= Leading from behind =

Leading from behind is a phrase quoted by journalist Ryan Lizza as having been uttered by an anonymous advisor to Barack Obama in April 2011 with regards to the Libyan civil war. Although the phrase was assailed by critics of Obama, four months after the phrase was first uttered, journalist Ben Smith applauded Obama's policy in the Libyan civil war during the Battle of Tripoli (2011). As of October 2011, the identity of the person who uttered the phrase has not been identified. National Security Council spokesperson Tommy Vietor speculated that the phrase did not originate within the Obama Administration, but Lizza stood by his report that it was said by a person associated with the administration.
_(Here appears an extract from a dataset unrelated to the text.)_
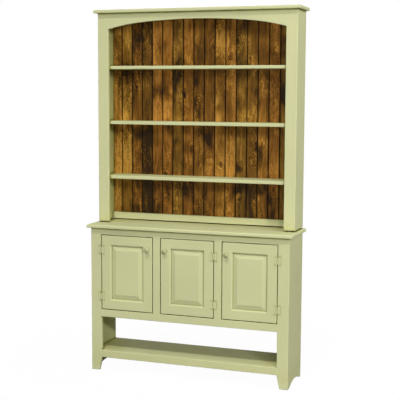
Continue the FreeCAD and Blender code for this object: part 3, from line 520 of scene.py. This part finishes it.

The phrase inspired several books, including

- Miniter, Richard (2013). "Leading From Behind: The Reluctant President and the Advisors Who Decide for Him"
- London, Herbert (2017). "Leading From Behind: The Obama Doctrine and the U.S. Retreat From International Affairs"
- Feaver, Peter (2012). "America's Path: Grand Strategy for the Next Administration"

==Use not related to Obama==
In May 2010, Linda A. Hill published an article titled Leading from Behind in the Harvard Business Review. The idea was inspired by Nelson Mandela's autobiography, Long Walk to Freedom, where Mandela makes the analogy that leaders could be seen as having a role similar to shepherds, who direct their flocks from behind.